#### Data for the task ####
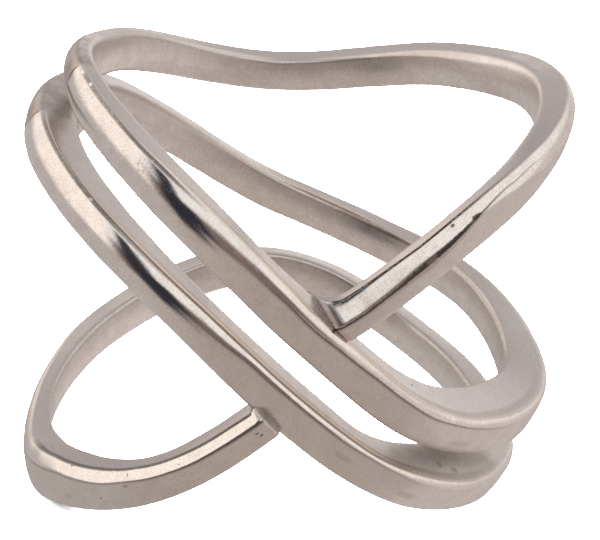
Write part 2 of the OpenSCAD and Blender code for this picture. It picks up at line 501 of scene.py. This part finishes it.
def column(table, turn, col):
    """A column's value at each turn, on a smooth curve through the rows."""
    rows, value = table[:, TURN], table[:, col]
    gap = np.diff(rows)
    rise = np.diff(value) / gap
    inner = (gap[1:] * rise[:-1] + gap[:-1] * rise[1:]) / (gap[:-1] + gap[1:])
    slope = np.concatenate([[rise[0]], inner, [rise[-1]]])
    i = np.clip(np.searchsorted(rows, turn, side="right") - 1, 0, len(rows) - 2)
    t = (turn - rows[i]) / gap[i]
    u = 1 - t
    return (value[i] * (1 + 2 * t) * u * u + value[i + 1] * (1 + 2 * u) * t * t
            + gap[i] * t * u * (slope[i] * u - slope[i + 1] * t))


def between(table, turn, col=1):
    """A column's value at each turn, on straight lines through the rows."""
    return np.interp(turn, table[:, TURN], table[:, col])


def evened(turn, col):
    """A column of the path, with its bends evened out by a narrow bell-shaped average."""
    weights = np.exp(-SMOOTH_PLACES ** 2 / 2)
    # near the ends the average narrows, so that it stays on the table
    reach = np.minimum(SMOOTH, np.minimum(turn - FIRST_TURN, LAST_TURN - turn) / 2)
    total = np.zeros(len(turn))
    for place, weight in zip(SMOOTH_PLACES, weights):
        total += weight * column(SECTIONS, turn + place * reach, col)
    return total / weights.sum()


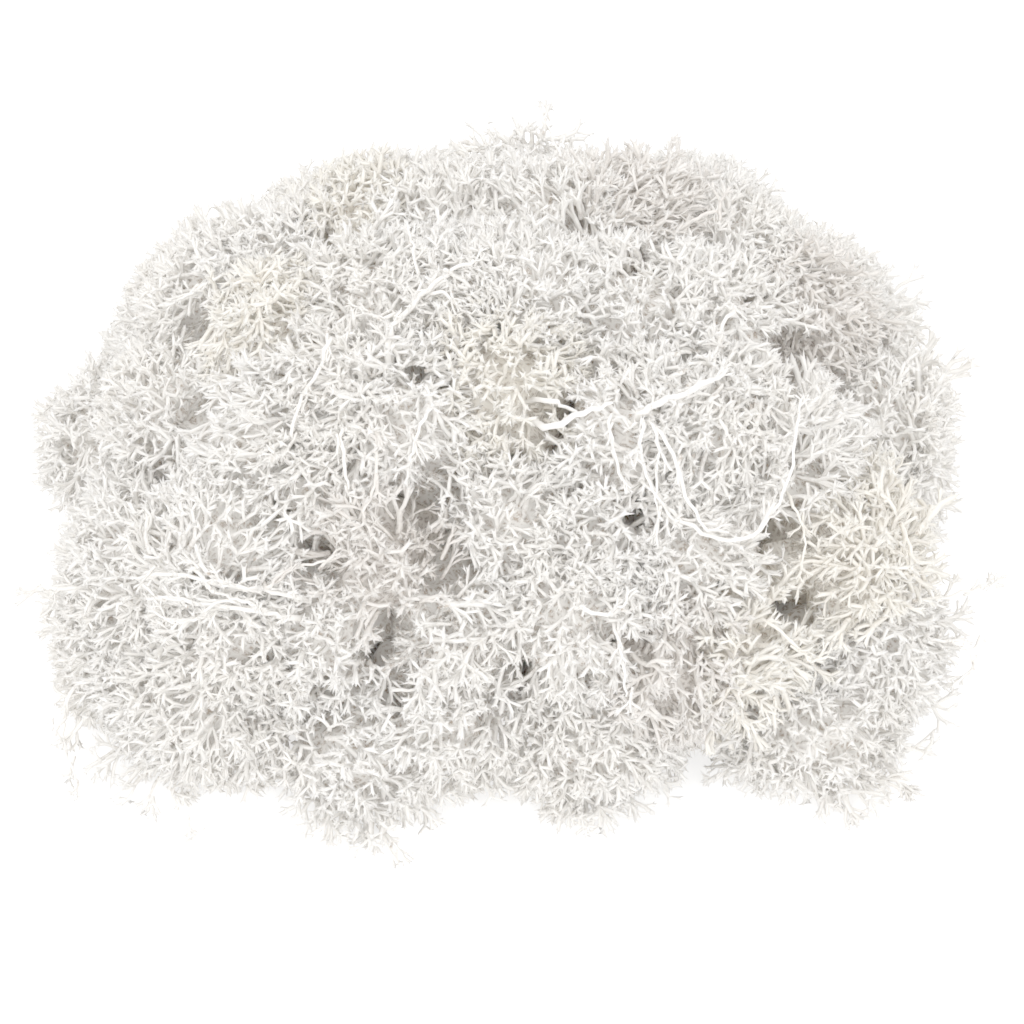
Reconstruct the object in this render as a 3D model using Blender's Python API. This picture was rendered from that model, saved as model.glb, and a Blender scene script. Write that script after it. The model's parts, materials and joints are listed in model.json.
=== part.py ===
"""A clump of dried reindeer moss: a heap of pale lichen tufts, each a solid of its own.

Metres, +Z up. The heap stands on Z = 0 with its box centred on the origin. The photograph
looks at its -Y side from well above. Every tuft is a head of forked branchlets that stand out
of a smaller core, and the cores meet face to face all through the heap.
"""
import math
import random

import bmesh
import bpy
from mathutils import Matrix, Vector

MM = 0.001
SEED = 11

# The heap is a dome: half sizes on the ground, height, and how square its flanks and plan are
HEAP_HALF_WIDTH = 119 * MM
HEAP_HALF_DEPTH = 98 * MM
HEAP_HEIGHT = 103 * MM
FLANK_EXPONENT = 2.0
PLAN_EXPONENT = 3.0

# The photograph's view: how high it looks down from, how far off, and where it points
VIEW_RISE = math.radians(48)
VIEW_DISTANCE = 900 * MM
VIEW_TARGET = Vector((0, 0, 40 * MM))
TARGET_PIXEL = (507, 424)
PIXELS_PER_METRE = 3840

# The tufts that the photograph shows: the pixel at the middle of each head, and its radius in mm
TUFT_ROWS = {
    "top": [(262, 226, 20), (352, 184, 20), (446, 176, 20), (548, 184, 20), (652, 182, 20),
            (755, 212, 19)],
    "upper": [(178, 295, 20), (268, 320, 20), (364, 288, 20), (456, 272, 20), (548, 280, 20),
              (642, 298, 20), (738, 300, 20), (836, 306, 20)],
    "middle": [(62, 428, 14), (146, 394, 19), (240, 428, 20), (334, 402, 20), (418, 414, 18),
               (510, 388, 22), (610, 430, 20), (706, 424, 20), (806, 430, 20), (908, 404, 17)],
    "lower": [(106, 545, 19), (203, 542, 19), (296, 520, 19), (388, 556, 18), (500, 530, 22),
              (606, 560, 19), (708, 560, 20), (876, 548, 21)],
    "base": [(92, 664, 19), (206, 650, 20), (322, 650, 20), (440, 662, 19), (560, 662, 20),
             (662, 690, 16), (762, 676, 21), (896, 656, 20)],
    "foot": [(172, 766, 17), (345, 788, 20), (446, 762, 16), (582, 780, 20), (846, 788, 18)],
}
# The far side's tufts stand in rings: height up the dome, head radius in mm, angles round it
BACK_RINGS = {
    "back_low": (0.12, 23, (10, 40, 70, 99, 127, 153)),
    "back_high": (0.52, 23, (28, 60, 90, 120, 152)),
}

# Tints of the dry lichen, as linear colours, and the tufts that aren't plain white
TINTS = {
    "white_lichen": (0.74, 0.70, 0.64),
    "cream_lichen": (0.72, 0.66, 0.55),
    "grey_lichen": (0.55, 0.51, 0.46),
}
CREAM_TUFTS = ("tuft_top_2", "tuft_upper_2", "tuft_base_7", "tuft_lower_8", "tuft_middle_6")
GREY_TUFTS = ("tuft_top_5", "tuft_upper_8", "tuft_lower_4", "tuft_base_6")

# A core: its lumps, how much deeper it goes towards the heap's middle, and the gap it keeps
CORE_FACES_STEP = 2
CORE_LUMP = 0.13
CORE_SHARE = 0.70
INWARD_REACH = 3.0
GAP = 0.3 * MM

# A branchlet: a three-sided stem out of the core that ends in a star of three prongs
DIRECTIONS_TRIED = 60
MOST_BRANCHLETS = 11
STEM_HALF = 2.0 * MM
NECK_HALF = 1.6 * MM
STEM_RISE = 5.6 * MM
PRONG_RISE = 5.5 * MM
PRONG_SPREAD = 5.6 * MM
ROOT_SHARE = 0.55
SIZES_TRIED = (1.2, 1.0, 0.8, 0.62)
LEAST_OUTWARD = -0.3
WALL_SPARE = 0.2 * MM
STRAY_HEIGHT = 12 * MM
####
» **What needs to be done**: Would you reproduce all the entries exactly?

» **Written answer**:
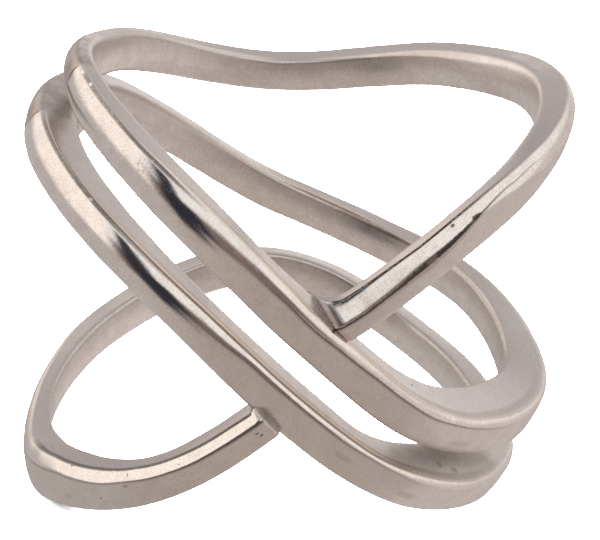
Write part 2 of the OpenSCAD and Blender code for this picture. It picks up at line 501 of scene.py. This part finishes it.
def column(table, turn, col):
    """A column's value at each turn, on a smooth curve through the rows."""
    rows, value = table[:, TURN], table[:, col]
    gap = np.diff(rows)
    rise = np.diff(value) / gap
    inner = (gap[1:] * rise[:-1] + gap[:-1] * rise[1:]) / (gap[:-1] + gap[1:])
    slope = np.concatenate([[rise[0]], inner, [rise[-1]]])
    i = np.clip(np.searchsorted(rows, turn, side="right") - 1, 0, len(rows) - 2)
    t = (turn - rows[i]) / gap[i]
    u = 1 - t
    return (value[i] * (1 + 2 * t) * u * u + value[i + 1] * (1 + 2 * u) * t * t
            + gap[i] * t * u * (slope[i] * u - slope[i + 1] * t))


def between(table, turn, col=1):
    """A column's value at each turn, on straight lines through the rows."""
    return np.interp(turn, table[:, TURN], table[:, col])


def evened(turn, col):
    """A column of the path, with its bends evened out by a narrow bell-shaped average."""
    weights = np.exp(-SMOOTH_PLACES ** 2 / 2)
    # near the ends the average narrows, so that it stays on the table
    reach = np.minimum(SMOOTH, np.minimum(turn - FIRST_TURN, LAST_TURN - turn) / 2)
    total = np.zeros(len(turn))
    for place, weight in zip(SMOOTH_PLACES, weights):
        total += weight * column(SECTIONS, turn + place * reach, col)
    return total / weights.sum()


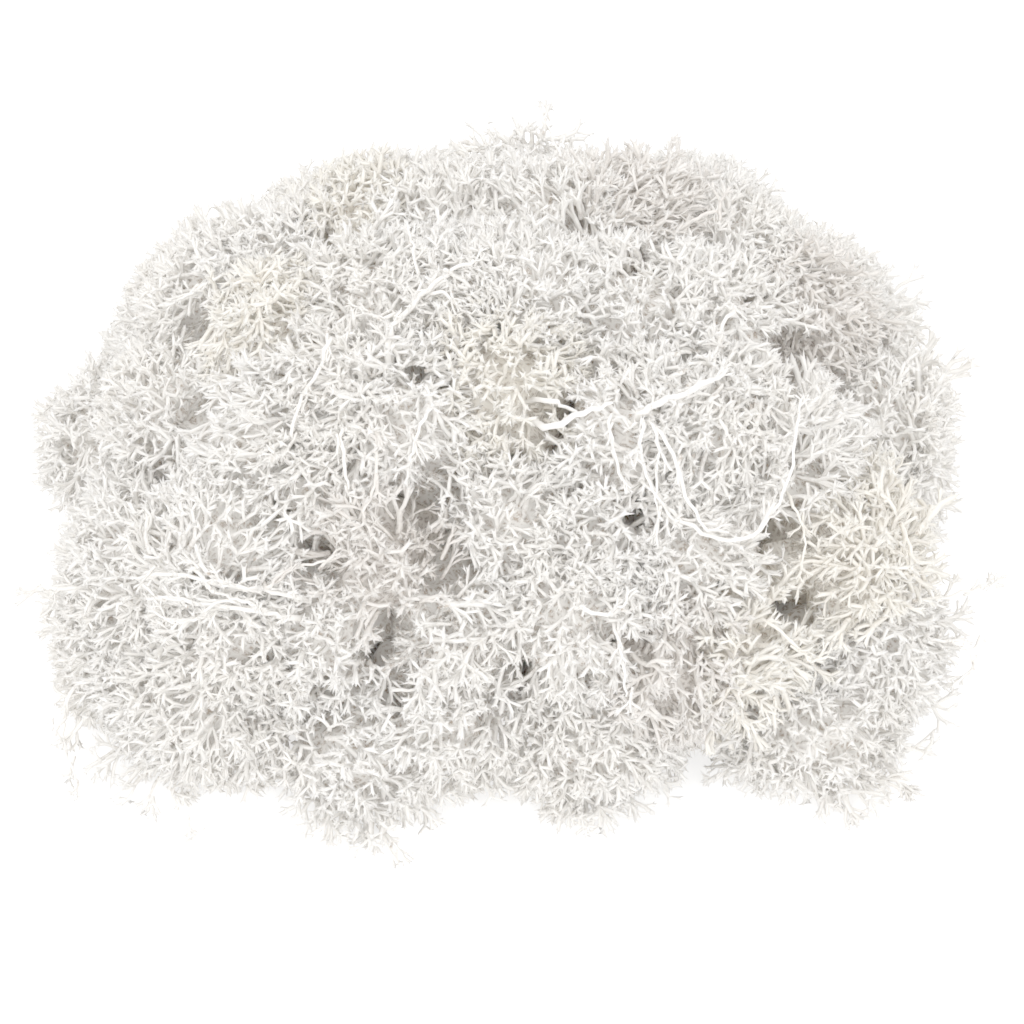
Reconstruct the object in this render as a 3D model using Blender's Python API. This picture was rendered from that model, saved as model.glb, and a Blender scene script. Write that script after it. The model's parts, materials and joints are listed in model.json.
=== part.py ===
"""A clump of dried reindeer moss: a heap of pale lichen tufts, each a solid of its own.

Metres, +Z up. The heap stands on Z = 0 with its box centred on the origin. The photograph
looks at its -Y side from well above. Every tuft is a head of forked branchlets that stand out
of a smaller core, and the cores meet face to face all through the heap.
"""
import math
import random

import bmesh
import bpy
from mathutils import Matrix, Vector

MM = 0.001
SEED = 11

# The heap is a dome: half sizes on the ground, height, and how square its flanks and plan are
HEAP_HALF_WIDTH = 119 * MM
HEAP_HALF_DEPTH = 98 * MM
HEAP_HEIGHT = 103 * MM
FLANK_EXPONENT = 2.0
PLAN_EXPONENT = 3.0

# The photograph's view: how high it looks down from, how far off, and where it points
VIEW_RISE = math.radians(48)
VIEW_DISTANCE = 900 * MM
VIEW_TARGET = Vector((0, 0, 40 * MM))
TARGET_PIXEL = (507, 424)
PIXELS_PER_METRE = 3840

# The tufts that the photograph shows: the pixel at the middle of each head, and its radius in mm
TUFT_ROWS = {
    "top": [(262, 226, 20), (352, 184, 20), (446, 176, 20), (548, 184, 20), (652, 182, 20),
            (755, 212, 19)],
    "upper": [(178, 295, 20), (268, 320, 20), (364, 288, 20), (456, 272, 20), (548, 280, 20),
              (642, 298, 20), (738, 300, 20), (836, 306, 20)],
    "middle": [(62, 428, 14), (146, 394, 19), (240, 428, 20), (334, 402, 20), (418, 414, 18),
               (510, 388, 22), (610, 430, 20), (706, 424, 20), (806, 430, 20), (908, 404, 17)],
    "lower": [(106, 545, 19), (203, 542, 19), (296, 520, 19), (388, 556, 18), (500, 530, 22),
              (606, 560, 19), (708, 560, 20), (876, 548, 21)],
    "base": [(92, 664, 19), (206, 650, 20), (322, 650, 20), (440, 662, 19), (560, 662, 20),
             (662, 690, 16), (762, 676, 21), (896, 656, 20)],
    "foot": [(172, 766, 17), (345, 788, 20), (446, 762, 16), (582, 780, 20), (846, 788, 18)],
}
# The far side's tufts stand in rings: height up the dome, head radius in mm, angles round it
BACK_RINGS = {
    "back_low": (0.12, 23, (10, 40, 70, 99, 127, 153)),
    "back_high": (0.52, 23, (28, 60, 90, 120, 152)),
}

# Tints of the dry lichen, as linear colours, and the tufts that aren't plain white
TINTS = {
    "white_lichen": (0.74, 0.70, 0.64),
    "cream_lichen": (0.72, 0.66, 0.55),
    "grey_lichen": (0.55, 0.51, 0.46),
}
CREAM_TUFTS = ("tuft_top_2", "tuft_upper_2", "tuft_base_7", "tuft_lower_8", "tuft_middle_6")
GREY_TUFTS = ("tuft_top_5", "tuft_upper_8", "tuft_lower_4", "tuft_base_6")

# A core: its lumps, how much deeper it goes towards the heap's middle, and the gap it keeps
CORE_FACES_STEP = 2
CORE_LUMP = 0.13
CORE_SHARE = 0.70
INWARD_REACH = 3.0
GAP = 0.3 * MM

# A branchlet: a three-sided stem out of the core that ends in a star of three prongs
DIRECTIONS_TRIED = 60
MOST_BRANCHLETS = 11
STEM_HALF = 2.0 * MM
NECK_HALF = 1.6 * MM
STEM_RISE = 5.6 * MM
PRONG_RISE = 5.5 * MM
PRONG_SPREAD = 5.6 * MM
ROOT_SHARE = 0.55
SIZES_TRIED = (1.2, 1.0, 0.8, 0.62)
LEAST_OUTWARD = -0.3
WALL_SPARE = 0.2 * MM
STRAY_HEIGHT = 12 * MM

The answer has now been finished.